> [Problem description] Starting at the line with "with its tail." and stopping at the line with "before = set(bpy.data.objects)", repeat each line exactly. Include both and omit the rest.

> [Data]

• • • • •

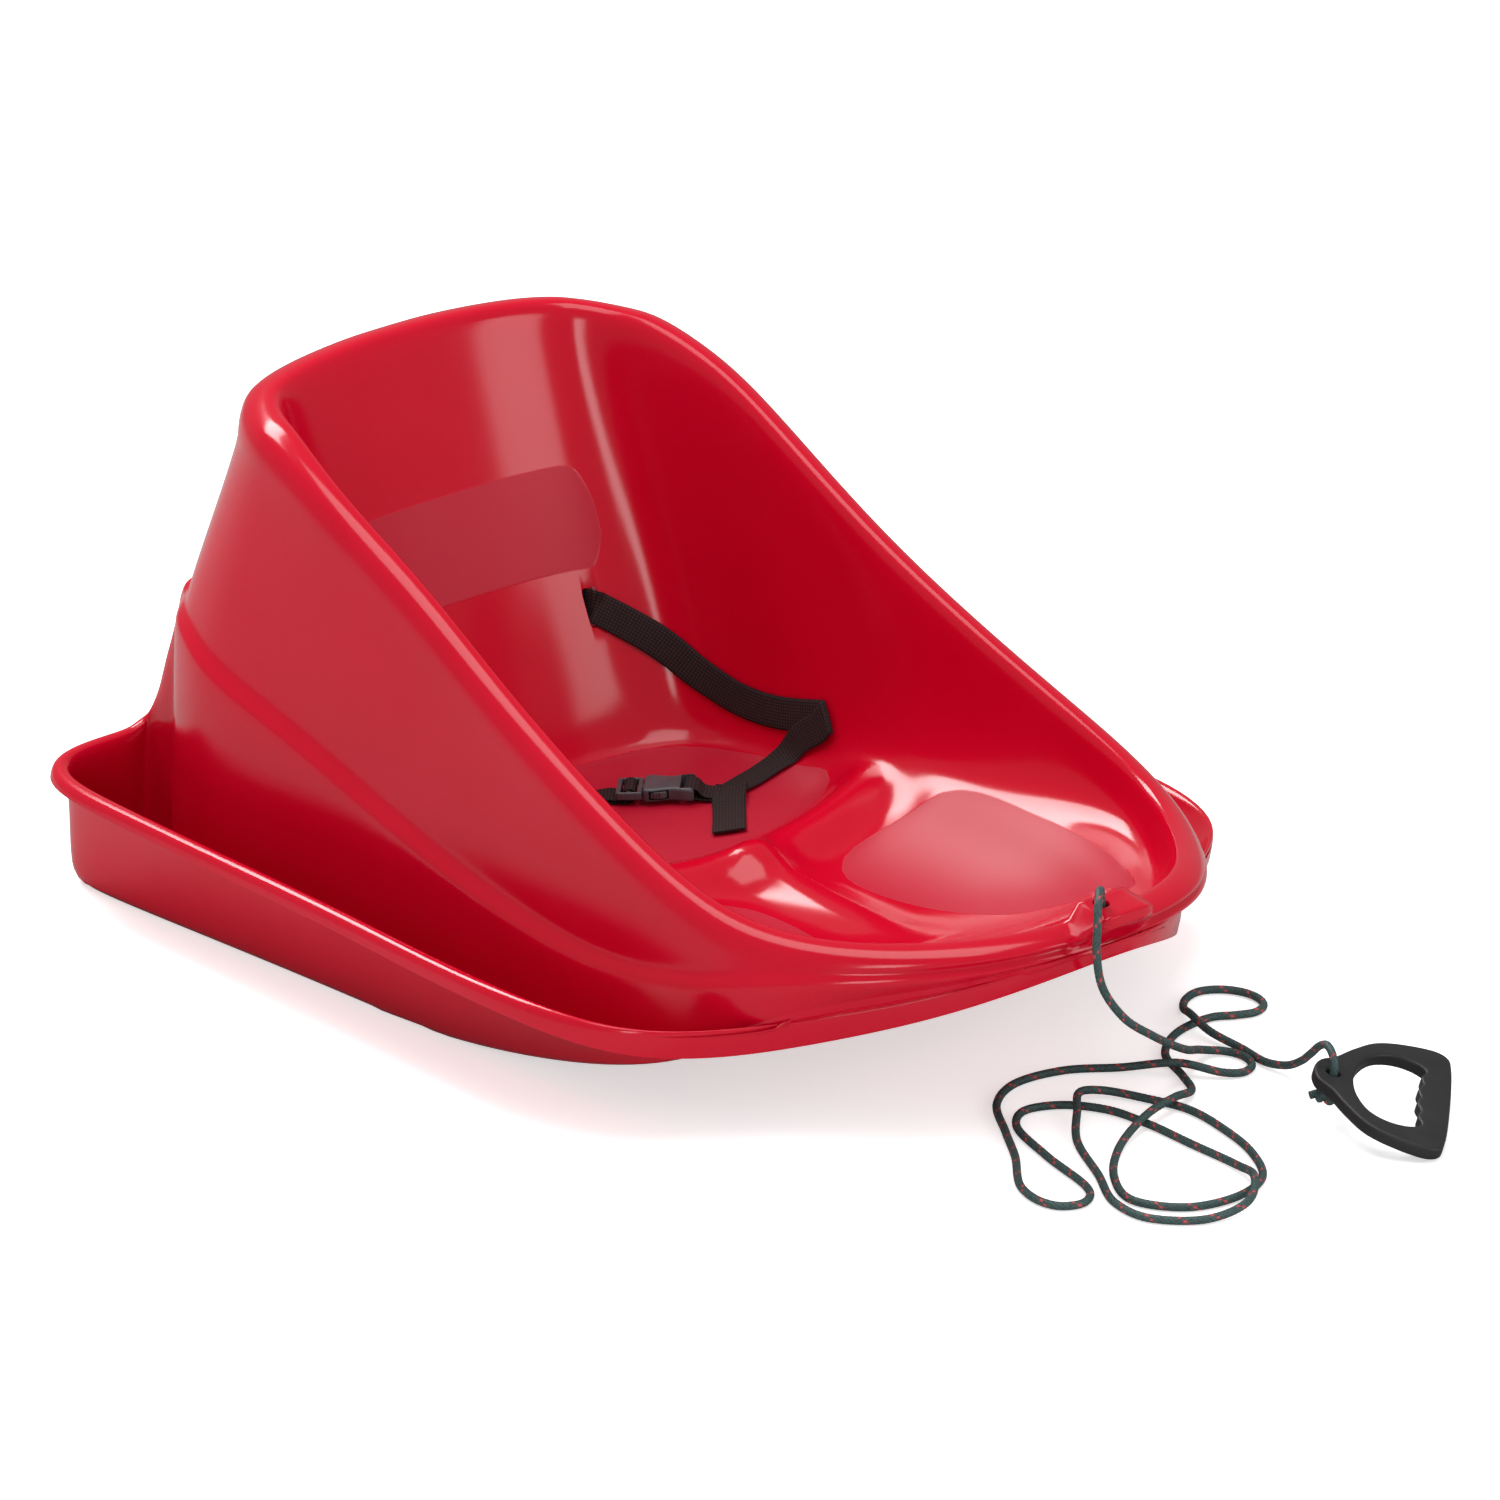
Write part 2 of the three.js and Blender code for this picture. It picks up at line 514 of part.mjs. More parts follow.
socket = socket
  .subtract(slab(mouth - slotOver, wellEnd, -wellHalf, wellHalf, -wellTall / 2, wellTall / 2))
  .subtract(slab(...windowSpan, -2 * buckleHalf, 2 * buckleHalf, -wellTall / 2, wellTall / 2))
  .subtract(slab(...socketSlot, -loopHalf, loopHalf, -over, over))
  .subtract(slab(socketSlot[0], 2 * socketEnd, -loopHalf, loopHalf, barTall / 2, over))
  .subtract(slab(socketSlot[0], 2 * socketEnd, -loopHalf, loopHalf, -over, -barTall / 2));
addPiece("buckle_socket", toBuckle(socket), darkGrey);

// Plug: a frame with two slots that the webbing is threaded through, and a middle tongue.
const plugCorner = 2;
const plugOutline = [
  [plugEnd + plugCorner, -buckleHalf], [plugFront, -buckleHalf], [plugFront, buckleHalf],
  [plugEnd + plugCorner, buckleHalf], [plugEnd, buckleHalf - plugCorner], [plugEnd, plugCorner - buckleHalf],
];
const tongueEnd = 6;
const tongueHalf = 2.6;
let plug = plate(plugOutline, plugTall);
for (const span of [slotA, slotB])
  plug = plug.subtract(slab(...span, -loopHalf, loopHalf, -over, over));
plug = plug.add(slab(plugFront - 1, tongueEnd, -tongueHalf, tongueHalf, -armTall / 2, armTall / 2));
addPiece("buckle_plug", toBuckle(plug), darkGrey);

// Two sprung arms beside the tongue; their thumb pads stand out through the socket's side windows.
const armShares = [
  [-0.5, 0.532], [0.131, 0.57], [0.431, 0.608], [0.471, 0.759], [0.327, 0.924], [0.065, 0.987],
  [-0.196, 0.956], [-0.222, 0.747], [-0.5, 0.734],
];
for (const side of [-1, 1]) {
  let outline = armShares.map(([u, v]) => [u * socketHalfLength, side * v * buckleHalf]);
  if (side < 0) outline = outline.reverse();
  addPiece(side < 0 ? "release_arm_left" : "release_arm_right", toBuckle(plate(outline, armTall)), darkGrey);
}

// Webbing: one strap threaded through the plug, up the seat to one slot, behind the back, out of the
// other slot and along the side to a fold, back to the socket's bar and away again as a loose tail.
const lower = fit + webbingThick / 2;
const layer = webbingThick + fit;
const beltBack = [0, 0.375, 0.927];
const v = across;
const threaded = [
  [inBuckle(-31, 0, -5.1), v], [inBuckle(-24, 0, -5.3), v], [inBuckle(-16.2, 0, -5.2), v],
  [inBuckle(-13.4, 0, -3.6), v], [inBuckle(-12.8, 0, -0.4), v], [inBuckle(-13.6, 0, 2.9), v],
  [inBuckle(-16, 0, 3.6), v], [inBuckle(-18.4, 0, 2.9), v], [inBuckle(-19.2, 0, 0), v],
  [inBuckle(-19.9, 0, -2.9), v], [inBuckle(-22.4, 0, -3.6), v], [onFloor(-29, 0, 1.6 * lower + layer), v],
  [onFloor(-40, 0, 1.5 * lower), v],
];
const upSeatShares = [
  [[-0.04, 0.228, 0.202], [0.5, 0.85, 0.15]], [[-0.135, 0.241, 0.245], [0.36, 0.8, 0.48]],
  [[-0.24, 0.254, 0.33], [0.2, 0.6, 0.77]], [[-0.312, 0.264, 0.425], beltBack],
];

// Behind the back it follows the wall: how far across, how high, and how far it stands behind the skin.
const backLean = 0.927;
const standOff = (wall + fit + webbingThick / 2) / backLean;
const behindShares = [
  [-0.331, 0.435, -1.38], [-0.334, 0.4385, 0.49], [-0.322, 0.4385, 1.44], [-0.285, 0.4385, 1.35],
  [-0.2, 0.4385, 1.11], [0, 0.4385, 1.26], [0.2, 0.4385, 1.11], [0.285, 0.4385, 1.35],
  [0.324, 0.4385, 1.47], [0.337, 0.4385, 0.54], [0.338, 0.437, -1.32],
];
function skinBehind(x, z) {
  const find = (low, high, value, of) => {
    const rising = of(high) > of(low);
    for (let n = 0; n < 24; n++) {
      const middle = (low + high) / 2;
      if ((of(middle) < value) === rising) low = middle;
      else high = middle;
    }
    return (low + high) / 2;
  };
  const stationAt = (k) => find(15, 23, Math.abs(x), (s) => skinPoint(s, k)[0]);
  const ring = find(3, 5.5, z, (k) => skinPoint(stationAt(k), k)[2]);
  return skinPoint(stationAt(ring), ring)[1];
}
const behindBack = behindShares.map(([x, z, stand]) => {
  const [atX, , atZ] = place([x, 0, z]);
  return [[atX, skinBehind(atX, atZ) + stand * standOff, atZ], beltBack];
});
const upright = [0.15, 0.2, 0.95];
const sideRunShares = [
  [[0.375, 0.27, 0.413], upright], [[0.424, 0.252, 0.385], upright], [[0.457, 0.229, 0.345], upright],
  [[0.479, 0.192, 0.312], upright], [[0.487, 0.153, 0.298], upright], [[0.49, 0.107, 0.306], upright],
  [[0.487, 0.073, 0.336], upright], [[0.484, 0.0635, 0.338], upright],
  [[0.469, 0.067, 0.325], [0.3, 0.2, 0.93]],
  [[0.446, 0.0765, 0.293], [0.55, 0.25, 0.78]], [[0.418, 0.08, 0.262], [0.66, 0.36, 0.65]],
];
const nearFloor = [
  [[0.388, 0.0812, 5.6], [0.6, 0.6, 0.4]], [[0.352, 0.083, 3], [0.62, 0.74, 0.2]],
];
const socketLoop = [
  [onFloor(40, 0, 1.8 * lower), v], [onFloor(33, 0, 1.5 * lower), v], [inBuckle(26, 0, -4.4), v],
  [inBuckle(21.5, 0, -3.3), v], [inBuckle(18.3, 0, -2.9), v], [inBuckle(16.9, 0, 0), v],
  [inBuckle(18.3, 0, 2.9), v], [inBuckle(21.5, 0, 3.2), v], [inBuckle(24.6, 0, 2.2), v],
  [inBuckle(28, 0, -1.6), v], [onFloor(33, 0, 1.5 * lower + layer), v],
  [onFloor(38, 0, 1.8 * lower + layer), v], [onFloor(44, 0, 1.8 * lower + layer), v, -1],
];
const belt = strap([
  ...threaded, ...upSeatShares.map(([p, side]) => [place(p), side]), ...behindBack,
  ...sideRunShares.map(([p, side]) => [place(p), side]),
  ...nearFloor.map(([[x, y, clear], side]) => [[x * halfWidth, y * sledLength,
    floorHeight(x * halfWidth, y * sledLength) + clear * lower], side]),
  ...socketLoop,
], 2);
const tailTop = 1.8 * lower + layer + webbingThick - 0.1;
const tail = strap([
  [onFloor(44, 0, tailTop), ahead, -1], [onFloor(44, -10, tailTop), ahead],
  [onFloor(44, -14.5, 1.8 * lower + layer), ahead], [onFloor(44.6, -20, 1.8 * lower), ahead],
  [onFloor(46, -38, 3.6 * lower), ahead], [onFloor(47.5, -56, 5 * lower), ahead],
], 2);
addPiece("belt_webbing", belt.add(tail), webbing);

// Pull handle: a flat D-shaped moulding with an eye for the rope and finger grips along the bar. It lies
// tilted, the eye end propped on the rope's knot. Its place and the rope's way are in millimetres of a sled
// of the half width, length and height laidOn, and keep to the sled's own.
const handleLength = 81;
const handleWidth = 118;
const handleThick = 8;
const laidOn = [260, 700, 322];
const onSled = (p) => place(p.map((v, i) => v / laidOn[i]));
const handleEyeAt = onSled([93, -426.6, 28]);
const handleAlong = unit3([0.6746, -0.6875, -0.2687]);
const handleAcross = unit3([0.7294, 0.6767, 0.0998]);
const handleUp = cross3(handleAlong, handleAcross);
const handleOuterShares = [
  [-0.145, 0], [-0.11, -0.095], [0, -0.17], [0.12, -0.29], [0.28, -0.415], [0.48, -0.475], [0.74, -0.495],
  [0.825, -0.455], [0.85, -0.37], [0.865, 0], [0.85, 0.37], [0.825, 0.455], [0.74, 0.495], [0.48, 0.475],
  [0.28, 0.415], [0.12, 0.29], [0, 0.17], [-0.11, 0.095],
];
const handleInnerShares = [
  [0.15, 0], [0.19, -0.16], [0.29, -0.28], [0.43, -0.33], [0.58, -0.32], [0.665, -0.27], [0.635, -0.2],
  [0.65, -0.13], [0.62, -0.065], [0.64, 0], [0.62, 0.065], [0.65, 0.13], [0.635, 0.2], [0.665, 0.27],
  [0.58, 0.32], [0.43, 0.33], [0.29, 0.28], [0.19, 0.16],
];
const handleEyeRadius = 4.2;
const smooth = (shares, count) =>
  new THREE.CatmullRomCurve3(
    shares.map(([p, q]) => new THREE.Vector3(p * handleLength, q * handleWidth, 0)), true,
  ).getPoints(count).slice(0, count).map((p) => [p.x, p.y]);
const handleFlat = (outline, tall) => {
  const made = wasm.Manifold.extrude([outline], tall);
  return made.translate([0, 0, -tall / 2]);
};
let handle = handleFlat(smooth(handleOuterShares, 54), handleThick)
  .subtract(handleFlat(smooth(handleInnerShares, 54), 2 * handleThick))
  .subtract(wasm.Manifold.cylinder(2 * handleThick, handleEyeRadius, handleEyeRadius, 16, true));
const inHandle = (p, q, n) => add3(add3(add3(handleEyeAt, handleAlong, p), handleAcross, q), handleUp, n);
handle = handle.transform([...handleAlong, 0, ...handleAcross, 0, ...handleUp, 0, ...handleEyeAt, 1]);
addPiece("pull_handle", handle, black);

// Pull rope: a braided cord out of the boss, down over the nose and along the ground to the handle.
const ropeRadius = 2.5;
const ropeRoute = [
  [-7, -333, 121], [-7.5, -338.5, 135.5], [-10.7, -341.3, 145.8], [-18.3, -348.2, 150],
  [-25.9, -355.1, 145.8], [-29, -358, 135.5], [-29.5, -358, 119], [-24, -357, 96], [-6, -355, 72],
  [30, -343, 46], [73, -326, 20], [96, -313.5, 9.5], [107, -310, 5], [115.8, -313, 3],
  [119.5, -321.5, 2.8], [118.5, -332, 2.8], [112.5, -340.8, 2.8], [102.5, -343.8, 2.8], [92, -338.5, 4],
  [75, -319, 8.8], [54, -292, 3.5], [28, -272, 2.8], [-6, -267, 2.8], [-34, -281, 2.8],
  [-60, -316, 2.8], [-80, -345, 2.8], [-108, -380, 2.8], [-113.8, -402, 2.8], [-110, -414.5, 2.8],
  [-98.5, -420, 2.8], [-87.5, -415, 2.8], [-80, -404, 2.8], [-66, -356, 2.8], [-48, -312, 2.8],
  [-30, -300, 2.8], [-9, -308, 2.8], [6, -331, 2.8], [9, -362, 2.8], [7, -400, 2.8], [4, -440, 3.5],
  [-9, -468, 8.8], [-31, -485, 5], [-62, -484, 3], [-85, -460, 2.8], [-84, -432, 2.8],
  [-63, -396, 2.8], [-38, -352, 3.2], [-12, -325, 6], [2, -312, 8.8], [20, -312, 5], [34, -335, 3],
  [41, -362, 2.8], [36, -396, 2.8], [24, -432, 2.8], [3, -462, 2.8], [-26, -472, 2.8], [-58, -464, 2.8],
  [-74, -436, 2.8], [-59, -405, 2.8], [-25, -375, 4], [10, -361, 8.8], [38, -354, 8.8], [60, -345, 4],
  [73, -324, 3], [88, -294, 2.8], [116, -275, 2.8], [147, -272, 2.8], [159.5, -279, 2.8],
  [171.5, -283.5, 2.8], [182, -279.5, 2.8], [187.5, -269, 2.8], [187, -256, 2.8], [180, -244.5, 2.8],
  [168.5, -238.5, 2.8], [155.5, -241.5, 2.8], [144, -251, 3.5], [131, -271, 8.8], [126, -292, 6],
  [127, -318, 2.8], [122, -343, 3.5], [121, -360, 7], [114, -380, 18], [107.5, -395, 29.5],
  [102.3, -407.5, 39.5], [98.1, -417.5, 43.6], [94.8, -425.3, 40.5], [93.4, -428, 33],
];
const ropeSides = 8;
const ropeSteps = 190;
const circle = new THREE.Shape(
  Array.from({ length: ropeSides }, (_, i) => {
    const turn = (2 * Math.PI * i) / ropeSides;
    return new THREE.Vector2(ropeRadius * Math.cos(turn), ropeRadius * Math.sin(turn));
  }),
);
const ropeLine = new THREE.CatmullRomCurve3([
  ...ropeRoute.map((p) => new THREE.Vector3(...onSled(p))),
  new THREE.Vector3(...inHandle(0, 0, -handleThick / 2 - 0.6)),
]);
const tube = new THREE.ExtrudeGeometry(circle, {
  steps: ropeSteps, bevelEnabled: false, extrudePath: ropeLine,
});
const rope = new THREE.Mesh(tube, ropeGreen);
rope.name = "pull_rope";
group.add(rope);

// Knots: the stopper under the boss with its tail, and the knot under the handle's eye with its tail.
const knotRadius = 6.4;
const tailRadius = 2.5;
function knot(name, at, along, tailLength) {
  const body = wasm.Manifold.sphere(knotRadius, 16).scale([1, 0.92, 0.9]);
  const z = unit3(along);
  const x = unit3(cross3([0.31, 0.95, 0.02], z));
  const y = cross3(z, x);
  const tailPiece = wasm.Manifold.cylinder(tailLength, tailRadius, tailRadius * 1.1, 10, false)
    .translate([0, 0, knotRadius * 0.5]);
  const turned = tailPiece.transform([...x, 0, ...y, 0, ...z, 0, 0, 0, 0, 1]);
  addPiece(name, body.add(turned).translate(at), ropeGreen);
}
const knotGap = 0.5;
const underBoss = add3(onSled(ropeRoute[0]), [0, 0, -1], knotGap + knotRadius * 0.9);
knot("stopper_knot", underBoss, [0.45, -0.1, -0.9], 18);
knot("handle_knot", inHandle(0, 0, -handleThick / 2 - 0.6 - knotGap - knotRadius), [-0.75, 0.35, -0.15], 14);

export default group;
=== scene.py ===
"""Baby pull sled: a moulded bucket seat with a lap belt, a side-release buckle and a pull rope."""
import math

import bmesh
import bpy
import numpy as np
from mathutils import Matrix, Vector


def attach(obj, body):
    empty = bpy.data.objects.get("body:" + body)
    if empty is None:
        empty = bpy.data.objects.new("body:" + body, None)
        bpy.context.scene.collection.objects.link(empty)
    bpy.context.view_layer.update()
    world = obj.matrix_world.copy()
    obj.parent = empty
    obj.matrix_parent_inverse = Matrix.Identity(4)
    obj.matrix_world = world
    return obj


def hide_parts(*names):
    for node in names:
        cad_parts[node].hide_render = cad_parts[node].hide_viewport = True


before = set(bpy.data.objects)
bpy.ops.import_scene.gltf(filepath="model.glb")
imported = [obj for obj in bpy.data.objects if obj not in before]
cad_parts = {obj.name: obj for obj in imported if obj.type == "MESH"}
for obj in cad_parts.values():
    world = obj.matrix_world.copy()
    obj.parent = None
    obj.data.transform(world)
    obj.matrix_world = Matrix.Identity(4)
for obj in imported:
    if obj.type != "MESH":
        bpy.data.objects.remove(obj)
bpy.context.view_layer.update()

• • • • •

> [The answer]
// Knots: the stopper under the boss with its tail, and the knot under the handle's eye with its tail.
const knotRadius = 6.4;
const tailRadius = 2.5;
function knot(name, at, along, tailLength) {
  const body = wasm.Manifold.sphere(knotRadius, 16).scale([1, 0.92, 0.9]);
  const z = unit3(along);
  const x = unit3(cross3([0.31, 0.95, 0.02], z));
  const y = cross3(z, x);
  const tailPiece = wasm.Manifold.cylinder(tailLength, tailRadius, tailRadius * 1.1, 10, false)
    .translate([0, 0, knotRadius * 0.5]);
  const turned = tailPiece.transform([...x, 0, ...y, 0, ...z, 0, 0, 0, 0, 1]);
  addPiece(name, body.add(turned).translate(at), ropeGreen);
}
const knotGap = 0.5;
const underBoss = add3(onSled(ropeRoute[0]), [0, 0, -1], knotGap + knotRadius * 0.9);
knot("stopper_knot", underBoss, [0.45, -0.1, -0.9], 18);
knot("handle_knot", inHandle(0, 0, -handleThick / 2 - 0.6 - knotGap - knotRadius), [-0.75, 0.35, -0.15], 14);

export default group;
=== scene.py ===
"""Baby pull sled: a moulded bucket seat with a lap belt, a side-release buckle and a pull rope."""
import math

import bmesh
import bpy
import numpy as np
from mathutils import Matrix, Vector


def attach(obj, body):
    empty = bpy.data.objects.get("body:" + body)
    if empty is None:
        empty = bpy.data.objects.new("body:" + body, None)
        bpy.context.scene.collection.objects.link(empty)
    bpy.context.view_layer.update()
    world = obj.matrix_world.copy()
    obj.parent = empty
    obj.matrix_parent_inverse = Matrix.Identity(4)
    obj.matrix_world = world
    return obj


def hide_parts(*names):
    for node in names:
        cad_parts[node].hide_render = cad_parts[node].hide_viewport = True


before = set(bpy.data.objects)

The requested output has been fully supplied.